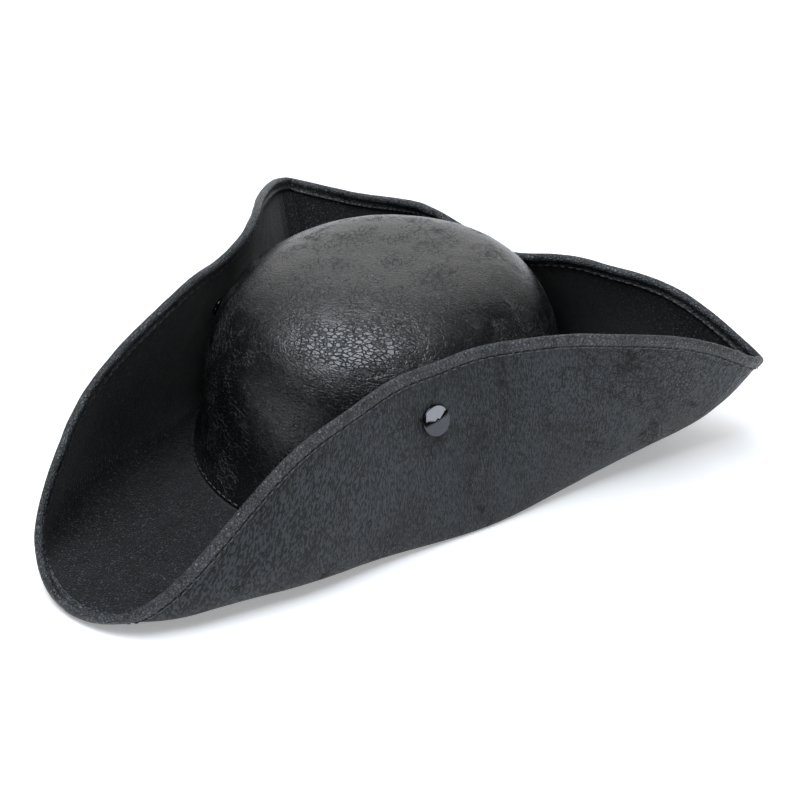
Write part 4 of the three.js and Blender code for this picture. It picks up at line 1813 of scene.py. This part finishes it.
@dataclass(frozen=True)
class Studio:
    """White paper floor in a dim room that glows overhead, behind and in front, and two softboxes."""

    floor_half: float = 6.0
    floor_level: float = -0.2 * MM
    aim_level: float = 60 * MM
    room_level: float = 0.06
    glows: tuple[RoomGlow, ...] = (
        RoomGlow(0, 90, 15, 48, 0.5),
        RoomGlow(-138, 16, 10, 42, 1.2),
        RoomGlow(-10, 50, 6, 25, 1.0),
    )
    lights: tuple[Softbox, ...] = (
        Softbox("overhead_softbox", -22, 76, 1.5, 1.5, 1.15, 6.2, "#eef5ff"),
        Softbox("side_softbox", 108, 12.5, 1.3, 0.85, 0.36, 5.0, "#f6faff"),
    )

    def build(self, paper: bpy.types.Material) -> None:
        """Makes the floor, the room's light and the softboxes.

        Args:
            paper: The floor's finish.
        """
        half, level = self.floor_half, self.floor_level
        corners = [(-half, -half, level), (half, -half, level), (half, half, level), (-half, half, level)]
        mesh = bpy.data.meshes.new("paper_floor")
        mesh.from_pydata(corners, [], [(0, 1, 2, 3)])
        mesh.materials.append(paper)
        floor = bpy.data.objects.new("paper_floor", mesh)
        bpy.context.scene.collection.objects.link(floor)
        self.build_room()
        for light in self.lights:
            light.build(Vector((0, 0, self.aim_level)))
        bpy.context.scene.view_settings.view_transform = "Standard"

    def build_room(self) -> None:
        """Makes the room: an even dim level, with soft patches of light at fixed headings."""
        world = bpy.data.worlds.new("studio_room")
        world.use_nodes = True
        tree = world.node_tree
        tree.nodes.clear()
        outward = add_node(tree, "ShaderNodeTexCoord").outputs["Generated"]
        strength = add_node(tree, "ShaderNodeValue").outputs[0]
        strength.default_value = self.room_level
        for glow in self.glows:
            facing = add_node(tree, "ShaderNodeVectorMath", {"operation": "DOT_PRODUCT"},
                              {0: outward, 1: heading(glow.azimuth_deg, glow.elevation_deg)})
            patch = add_node(tree, "ShaderNodeMapRange", {"interpolation_type": "SMOOTHSTEP"},
                             {"Value": facing.outputs["Value"],
                              "From Min": math.cos(math.radians(glow.edge_deg)),
                              "From Max": math.cos(math.radians(glow.full_deg)),
                              "To Max": glow.strength})
            strength = add_node(tree, "ShaderNodeMath", {"operation": "ADD"},
                                {0: strength, 1: patch.outputs[0]}).outputs[0]
        shade = add_node(tree, "ShaderNodeBackground", None,
                         {"Color": (1, 1, 1, 1), "Strength": strength})
        add_node(tree, "ShaderNodeOutputWorld", None, {"Surface": shade.outputs[0]})
        bpy.context.scene.world = world


def main() -> None:
    """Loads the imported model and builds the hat's pieces in order."""
    logging.basicConfig(level=logging.INFO, format="%(message)s")
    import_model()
    ProductCamera().build()
    brim_shape = BrimShape()
    snap_sizes = SnapSizes()
    finder = SnapFinder(brim_shape, snap_sizes)
    seats = {name: finder.seat(place) for name, place in SNAP_SPOTS.items()}
    dome = CrownDome(brim_shape.crown)
    dome.build(crown_leather(), knit_backing())
    brim = TurnedBrim(brim_shape, tuple(seats.values()))
    brim.build(flap_leather(), brim_suede())
    binding = EdgeBinding(brim_shape, brim)
    binding.build(binding_leather())
    thread = waxed_thread()
    outer_line, inner_line = binding.stitch_lines()
    rim_count = binding.stitch_count(outer_line)
    for number, (name, line) in enumerate((("outside", outer_line), ("inside", inner_line))):
        StitchRun(f"rim_stitches_{name}", line, rim_count, binding.stitch_share * binding.stitch_pitch,
                  binding.thread_radius, number).build(thread, "binding_leather")
    foot_line = dome.stitch_line()
    foot_count = round(line_length(foot_line) / binding.stitch_pitch)
    StitchRun("foot_stitches", foot_line, foot_count, dome.stitch_share * binding.stitch_pitch,
              binding.thread_radius, dome.stitch_seed).build(thread, "crown_leather")
    metal = black_nickel()
    studs = SnapStuds(snap_sizes)
    for name, seat in seats.items():
        studs.cap(name, seat, metal)
        studs.stud(name, seat, metal)
    Studio().build(studio_paper())


if __name__ == "__main__":
    main()
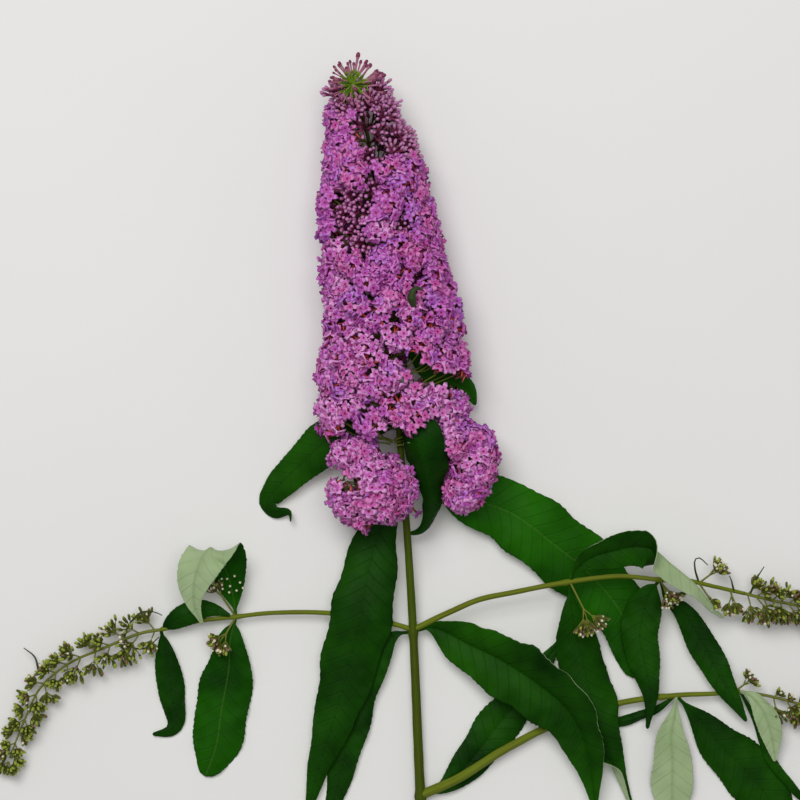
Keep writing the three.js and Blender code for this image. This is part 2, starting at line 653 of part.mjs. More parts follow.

Written exercise:
Output the records verbatim, from the first line to the last.

Answer for this exercise:
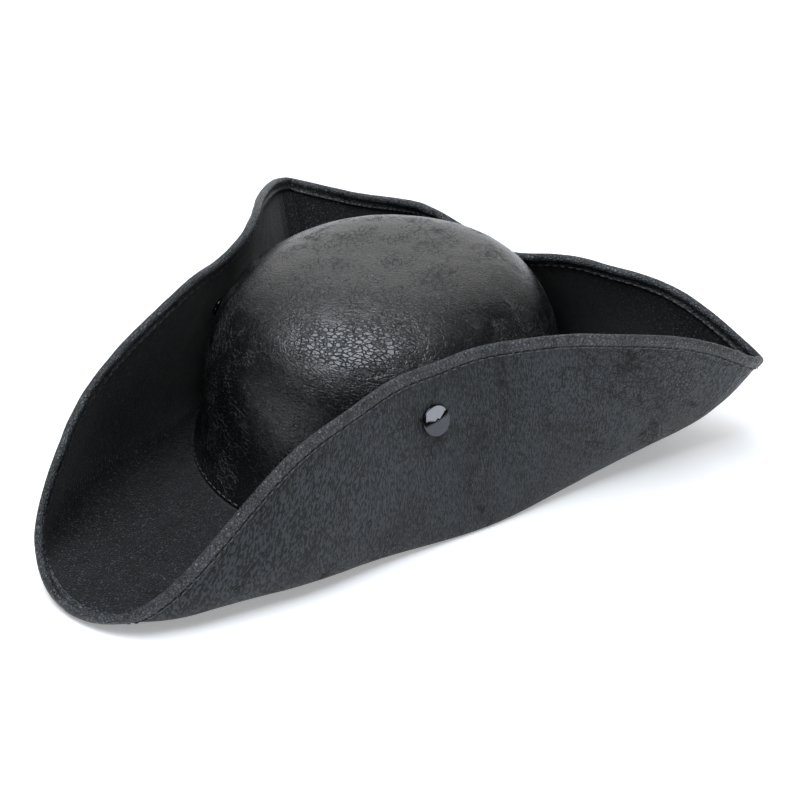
Write part 4 of the three.js and Blender code for this picture. It picks up at line 1813 of scene.py. This part finishes it.
@dataclass(frozen=True)
class Studio:
    """White paper floor in a dim room that glows overhead, behind and in front, and two softboxes."""

    floor_half: float = 6.0
    floor_level: float = -0.2 * MM
    aim_level: float = 60 * MM
    room_level: float = 0.06
    glows: tuple[RoomGlow, ...] = (
        RoomGlow(0, 90, 15, 48, 0.5),
        RoomGlow(-138, 16, 10, 42, 1.2),
        RoomGlow(-10, 50, 6, 25, 1.0),
    )
    lights: tuple[Softbox, ...] = (
        Softbox("overhead_softbox", -22, 76, 1.5, 1.5, 1.15, 6.2, "#eef5ff"),
        Softbox("side_softbox", 108, 12.5, 1.3, 0.85, 0.36, 5.0, "#f6faff"),
    )

    def build(self, paper: bpy.types.Material) -> None:
        """Makes the floor, the room's light and the softboxes.

        Args:
            paper: The floor's finish.
        """
        half, level = self.floor_half, self.floor_level
        corners = [(-half, -half, level), (half, -half, level), (half, half, level), (-half, half, level)]
        mesh = bpy.data.meshes.new("paper_floor")
        mesh.from_pydata(corners, [], [(0, 1, 2, 3)])
        mesh.materials.append(paper)
        floor = bpy.data.objects.new("paper_floor", mesh)
        bpy.context.scene.collection.objects.link(floor)
        self.build_room()
        for light in self.lights:
            light.build(Vector((0, 0, self.aim_level)))
        bpy.context.scene.view_settings.view_transform = "Standard"

    def build_room(self) -> None:
        """Makes the room: an even dim level, with soft patches of light at fixed headings."""
        world = bpy.data.worlds.new("studio_room")
        world.use_nodes = True
        tree = world.node_tree
        tree.nodes.clear()
        outward = add_node(tree, "ShaderNodeTexCoord").outputs["Generated"]
        strength = add_node(tree, "ShaderNodeValue").outputs[0]
        strength.default_value = self.room_level
        for glow in self.glows:
            facing = add_node(tree, "ShaderNodeVectorMath", {"operation": "DOT_PRODUCT"},
                              {0: outward, 1: heading(glow.azimuth_deg, glow.elevation_deg)})
            patch = add_node(tree, "ShaderNodeMapRange", {"interpolation_type": "SMOOTHSTEP"},
                             {"Value": facing.outputs["Value"],
                              "From Min": math.cos(math.radians(glow.edge_deg)),
                              "From Max": math.cos(math.radians(glow.full_deg)),
                              "To Max": glow.strength})
            strength = add_node(tree, "ShaderNodeMath", {"operation": "ADD"},
                                {0: strength, 1: patch.outputs[0]}).outputs[0]
        shade = add_node(tree, "ShaderNodeBackground", None,
                         {"Color": (1, 1, 1, 1), "Strength": strength})
        add_node(tree, "ShaderNodeOutputWorld", None, {"Surface": shade.outputs[0]})
        bpy.context.scene.world = world


def main() -> None:
    """Loads the imported model and builds the hat's pieces in order."""
    logging.basicConfig(level=logging.INFO, format="%(message)s")
    import_model()
    ProductCamera().build()
    brim_shape = BrimShape()
    snap_sizes = SnapSizes()
    finder = SnapFinder(brim_shape, snap_sizes)
    seats = {name: finder.seat(place) for name, place in SNAP_SPOTS.items()}
    dome = CrownDome(brim_shape.crown)
    dome.build(crown_leather(), knit_backing())
    brim = TurnedBrim(brim_shape, tuple(seats.values()))
    brim.build(flap_leather(), brim_suede())
    binding = EdgeBinding(brim_shape, brim)
    binding.build(binding_leather())
    thread = waxed_thread()
    outer_line, inner_line = binding.stitch_lines()
    rim_count = binding.stitch_count(outer_line)
    for number, (name, line) in enumerate((("outside", outer_line), ("inside", inner_line))):
        StitchRun(f"rim_stitches_{name}", line, rim_count, binding.stitch_share * binding.stitch_pitch,
                  binding.thread_radius, number).build(thread, "binding_leather")
    foot_line = dome.stitch_line()
    foot_count = round(line_length(foot_line) / binding.stitch_pitch)
    StitchRun("foot_stitches", foot_line, foot_count, dome.stitch_share * binding.stitch_pitch,
              binding.thread_radius, dome.stitch_seed).build(thread, "crown_leather")
    metal = black_nickel()
    studs = SnapStuds(snap_sizes)
    for name, seat in seats.items():
        studs.cap(name, seat, metal)
        studs.stud(name, seat, metal)
    Studio().build(studio_paper())


if __name__ == "__main__":
    main()
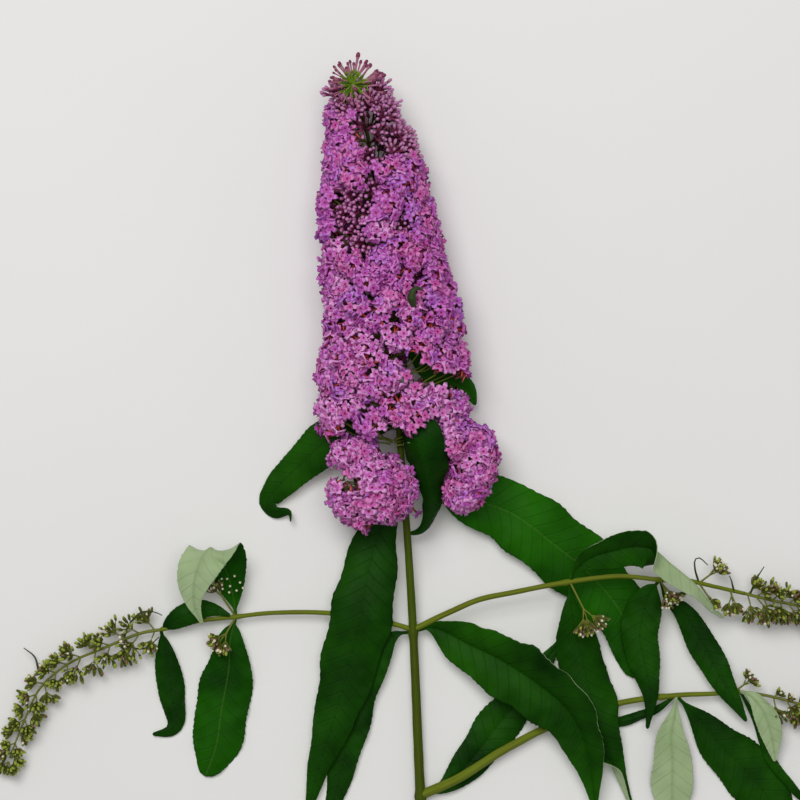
Keep writing the three.js and Blender code for this image. This is part 2, starting at line 653 of part.mjs. More parts follow.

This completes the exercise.